Information supplied:
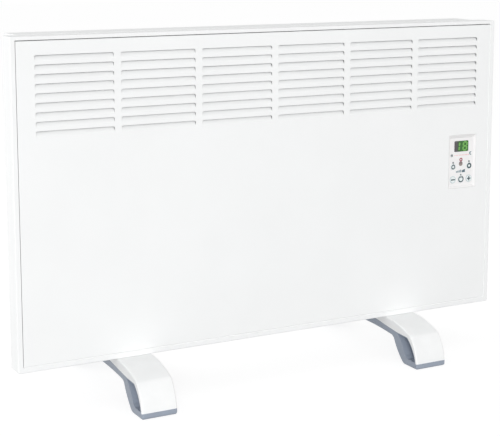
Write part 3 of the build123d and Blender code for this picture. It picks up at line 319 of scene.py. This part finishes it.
def smoked_window(name, dark, glow):
    """Dark window; green light spreads round the digits, up to its frame at the right."""
    material, tree, shader = start_material(name)
    width = WINDOW_HIGH.x - WINDOW_LOW.x
    edges = []
    for start, end in (GLOW_LEFT, GLOW_RIGHT):
        first = WINDOW_LOW.x + start * width
        last = WINDOW_LOW.x + end * width
        edges.append(axis_share(tree, "X", first, last, "SMOOTHSTEP"))
    lit = combine(tree, "MULTIPLY", *edges)
    colour = two_tones(tree, lit, dark, shade(glow, 0.5), 0.0, 1.0)
    tree.links.new(colour, shader.inputs["Base Color"])
    light = two_tones(tree, lit, (0.0, 0.0, 0.0), glow, 0.0, 1.0)
    tree.links.new(light, shader.inputs["Emission Color"])
    shader.inputs["Emission Strength"].default_value = 0.5
    vary_roughness(tree, shader, 0.08, 0.14, 6 * MM)
    shader.inputs["Coat Weight"].default_value = 0.3
    shader.inputs["Coat Roughness"].default_value = 0.05
    return material


def lit_segment(name, colour):
    """Glowing segment, a little brighter in patches; half of its colour is light of its own."""
    material, tree, shader = start_material(name)
    vary_colour(tree, shader, shade(colour, 0.5), 0.05, 2 * MM)
    glow = two_tones(tree, noise(tree, 2 * MM), shade(colour, 0.9), shade(colour, 1.1))
    tree.links.new(glow, shader.inputs["Emission Color"])
    shader.inputs["Emission Strength"].default_value = 0.5
    shader.inputs["Roughness"].default_value = 0.4
    return material


def printed_ink(name, colour):
    """Screen-printed ink with a faint mesh grain."""
    material, tree, shader = start_material(name)
    vary_colour(tree, shader, colour, 0.06, 1.2 * MM)
    vary_roughness(tree, shader, 0.45, 0.6, 0.8 * MM)
    return material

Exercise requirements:
Restate the whole listing exactly, leaving out nothing.

Output of the task:
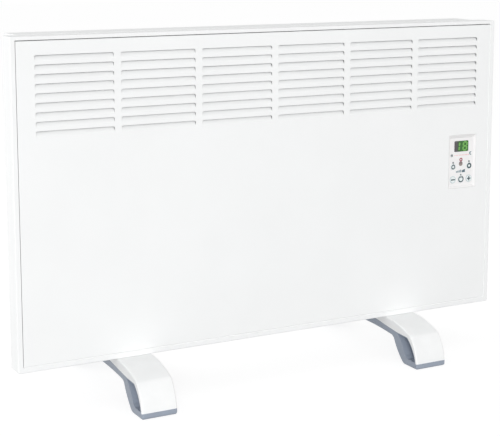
Write part 3 of the build123d and Blender code for this picture. It picks up at line 319 of scene.py. This part finishes it.
def smoked_window(name, dark, glow):
    """Dark window; green light spreads round the digits, up to its frame at the right."""
    material, tree, shader = start_material(name)
    width = WINDOW_HIGH.x - WINDOW_LOW.x
    edges = []
    for start, end in (GLOW_LEFT, GLOW_RIGHT):
        first = WINDOW_LOW.x + start * width
        last = WINDOW_LOW.x + end * width
        edges.append(axis_share(tree, "X", first, last, "SMOOTHSTEP"))
    lit = combine(tree, "MULTIPLY", *edges)
    colour = two_tones(tree, lit, dark, shade(glow, 0.5), 0.0, 1.0)
    tree.links.new(colour, shader.inputs["Base Color"])
    light = two_tones(tree, lit, (0.0, 0.0, 0.0), glow, 0.0, 1.0)
    tree.links.new(light, shader.inputs["Emission Color"])
    shader.inputs["Emission Strength"].default_value = 0.5
    vary_roughness(tree, shader, 0.08, 0.14, 6 * MM)
    shader.inputs["Coat Weight"].default_value = 0.3
    shader.inputs["Coat Roughness"].default_value = 0.05
    return material


def lit_segment(name, colour):
    """Glowing segment, a little brighter in patches; half of its colour is light of its own."""
    material, tree, shader = start_material(name)
    vary_colour(tree, shader, shade(colour, 0.5), 0.05, 2 * MM)
    glow = two_tones(tree, noise(tree, 2 * MM), shade(colour, 0.9), shade(colour, 1.1))
    tree.links.new(glow, shader.inputs["Emission Color"])
    shader.inputs["Emission Strength"].default_value = 0.5
    shader.inputs["Roughness"].default_value = 0.4
    return material


def printed_ink(name, colour):
    """Screen-printed ink with a faint mesh grain."""
    material, tree, shader = start_material(name)
    vary_colour(tree, shader, colour, 0.06, 1.2 * MM)
    vary_roughness(tree, shader, 0.45, 0.6, 0.8 * MM)
    return material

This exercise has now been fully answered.